Digging for victory at Trengwainton Garden

History comes to life with our Second World War Dig for Victory allotment © National Trust/Marina Rule

History comes to life with our Second World War Dig for Victory allotment

Sited amongst the trees of Trengwainton's orchard, the garden team have recreated a WW2 Dig for Victory allotment, complete with a replica Anderson shelter.

Background

The Dig for Victory campaign was launched at the start of the Second World War to help combat food shortages caused by attacks on allied merchant shipping convoys.  

The aims

The aim of the campaign was for Britain to become self-sufficient by each person growing food for themselves and for those in their community who were unable to contribute due to old age or disability. This was achieved by transforming every back garden and every square inch of available public space into allotments for growing vegetables. 

Success

The impact on Britain’s landscape was huge, with allotments springing up on road-side verges, London’s Royal Parks and school playing fields.

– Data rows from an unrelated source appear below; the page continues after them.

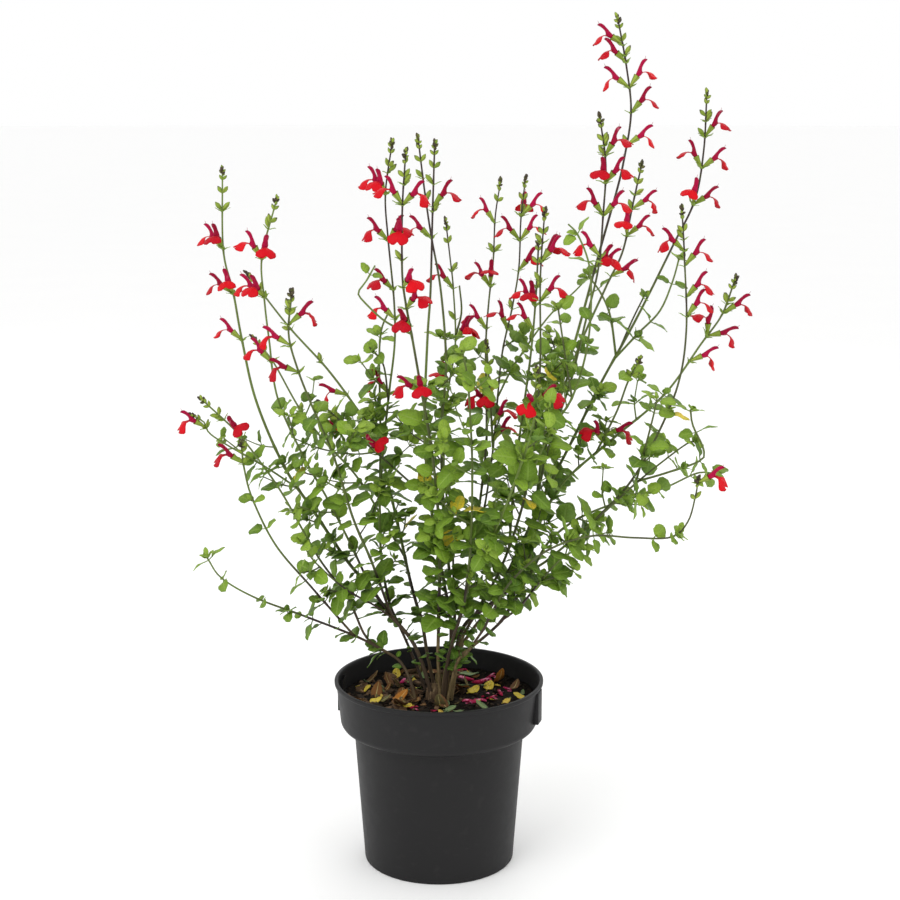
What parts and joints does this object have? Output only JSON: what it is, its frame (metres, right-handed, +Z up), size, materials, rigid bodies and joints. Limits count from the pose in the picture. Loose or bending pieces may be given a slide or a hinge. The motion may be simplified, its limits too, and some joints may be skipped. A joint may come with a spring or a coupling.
{
  "type": "potted hot lips sage",
  "caption": "Small branching sage shrub with red two-lipped flowers and crenate leaves, growing in a round nursery pot of bark mix.",
  "frame": {"origin": "middle of the underside of the pot", "axes": "+Z up the plant, +X to the viewer's right, the viewer at -Y"},
  "size_m": [0.5359, 0.363, 0.811],
  "materials": {
    "pot": "satin charcoal",
    "soil": "rough bark mix",
    "stem": "brown at the foot, green above",
    "petal_fallen": "matte, wilted",
    "leaf_fallen": "matte, yellowed",
    "leaf": "matte with a faint sheen",
    "petal": "velvety",
    "calyx": "matte, purple ribs"
  },
  "bodies": {
    "root": {"pot": "pot", "soil": "soil", "stem_left_low": "stem", "stem_left": "stem", "stem_back_left": "stem", "stem_inner_left": "stem", "stem_front_middle": "stem", "stem_middle": "stem", "stem_middle_back": "stem", "stem_back": "stem", "stem_right_inner": "stem", "stem_right_tall": "stem", "stem_right_back": "stem", "stem_right_front": "stem", "stem_low_curved": "stem", "stem_front": "stem", "fallen_corolla_far": "petal_fallen", "fallen_corolla_near": "petal_fallen", "fallen_corolla_left": "petal_fallen", "fallen_leaf_right": "leaf_fallen", "fallen_leaf_edge": "leaf_fallen", "fallen_leaf_left": "leaf_fallen"}
  },
  "joints": []
}
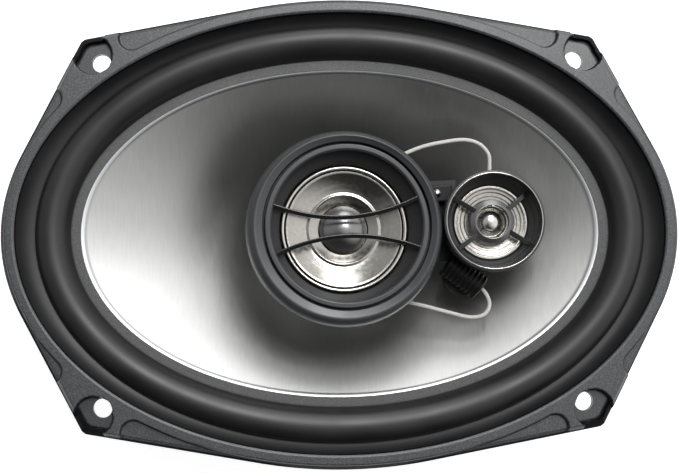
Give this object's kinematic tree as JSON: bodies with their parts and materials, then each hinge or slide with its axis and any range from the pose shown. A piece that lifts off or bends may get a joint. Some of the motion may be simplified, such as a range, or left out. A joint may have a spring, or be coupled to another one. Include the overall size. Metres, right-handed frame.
{
  "type": "coaxial car speaker",
  "caption": "Oval coaxial car speaker with a silver cone, rubber roll surround, and midrange and tweeter pods on a centre post.",
  "frame": {"origin": "centre of the rear face of the back plate, the face that the speaker rests on, at the bottom centre of its box", "axes": "+Z along the cone's axis towards the listener, X along the long side of the oval, with the tweeter at +X"},
  "size_m": [0.239, 0.166, 0.0997],
  "materials": {
    "black_steel": "satin black paint on pressed steel",
    "trim_plastic": "fine grained black moulding",
    "surround_rubber": "smooth satin rubber",
    "cone_silver": "satin silver coating on a moulded cone",
    "bright_silver": "polished metal film",
    "pod_black": "semi-gloss black moulding",
    "cap_grey": "satin dark grey dome",
    "ferrite": "ground ferrite",
    "zinc_steel": "zinc plated",
    "coil_copper": "lacquered copper wire",
    "former_film": "amber film",
    "spider_cloth": "resin dipped woven cloth",
    "felt": "black felt",
    "braided_wire": "tinsel braid",
    "fibre_board": "hard brown fibre board",
    "tab_brass": "stamped brass",
    "shrink_sleeve": "black sleeve"
  },
  "bodies": {
    "frame": {"basket": "black_steel", "trim_ring": "trim_plastic", "back_plate_and_pole": "zinc_steel", "magnet": "ferrite", "front_plate": "zinc_steel", "basket_rivet_1": "zinc_steel", "basket_rivet_2": "zinc_steel", "basket_rivet_3": "zinc_steel", "basket_rivet_4": "zinc_steel", "surround": "surround_rubber", "spider": "spider_cloth", "support_post": "zinc_steel", "post_screw": "zinc_steel", "post_nut": "zinc_steel", "bridge": "pod_black", "mid_housing": "pod_black", "mid_bezel": "pod_black", "mid_yoke": "zinc_steel", "mid_magnet": "ferrite", "mid_top_plate": "zinc_steel", "mid_chassis": "black_steel", "mid_surround": "surround_rubber", "mid_baffle": "pod_black", "mid_grille": "pod_black", "tweeter_housing": "pod_black", "tweeter_rim": "bright_silver", "tweeter_screw_1": "zinc_steel", "tweeter_screw_2": "zinc_steel", "tweeter_yoke": "zinc_steel", "tweeter_magnet": "zinc_steel", "tweeter_top_plate": "zinc_steel", "tweeter_reflector": "bright_silver", "tweeter_surround": "bright_silver", "tweeter_guard": "pod_black", "tweeter_capacitor": "shrink_sleeve", "solder_block": "pod_black", "solder_screw": "zinc_steel", "upper_pod_lead": "braided_wire", "lower_pod_lead": "braided_wire", "rear_lead_right": "braided_wire", "rear_lead_left": "braided_wire", "terminal_block": "fibre_board", "terminal_rivet_1": "zinc_steel", "terminal_rivet_2": "zinc_steel", "positive_tab": "tab_brass", "negative_tab": "tab_brass"},
    "main_cone": {"cone": "cone_silver", "cone_eyelet_1": "tab_brass", "cone_eyelet_2": "tab_brass", "voice_coil_former": "former_film", "voice_coil_winding": "coil_copper", "dust_ring": "felt"},
    "mid_diaphragm": {"mid_cone": "bright_silver", "mid_cap": "cap_grey", "mid_coil": "coil_copper"},
    "tweeter_diaphragm": {"tweeter_dome": "bright_silver", "tweeter_coil": "coil_copper"}
  },
  "joints": [
    {"name": "cone_travel", "type": "slide", "parent": "frame", "child": "main_cone", "axis": [0, 0, 1], "range_m": [-0.004, 0.004], "stiffness_N_per_m": 1800, "deforming": ["surround", "spider", "rear_lead_right", "rear_lead_left"]},
    {"name": "mid_travel", "type": "slide", "parent": "frame", "child": "mid_diaphragm", "axis": [0, 0, 1], "range_m": [-0.0006, 0.0006], "stiffness_N_per_m": 3000, "deforming": ["mid_surround"]},
    {"name": "tweeter_travel", "type": "slide", "parent": "frame", "child": "tweeter_diaphragm", "axis": [0, 0, 1], "range_m": [-0.0002, 0.0002], "stiffness_N_per_m": 5000, "deforming": ["tweeter_surround"]}
  ]
}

Stroll through Trengwainton’s Dig for Victory allotment and you’ll see the original campaign has been replicated as closely as possible. Original war-time species of fruit and vegetables have been used, along with gardening advice from the Victorian era through to the Second World War.

The Anderson shelter

At the start of the Second World War in areas where bombing was expected, air-raid shelters called Anderson shelters were distributed. Peer inside the replica one at Trengwainton and you’ll see original wartime articles such as a tin helmet, gas mask and Bakelite knitting needles.

The future

With rising fuel and food prices, the topic of self sufficiency is just as relevant now as it was in the 1940s. Come and experience Trengwainton’s Dig for Victory allotment and perhaps you’ll be inspired to have a go at growing your own.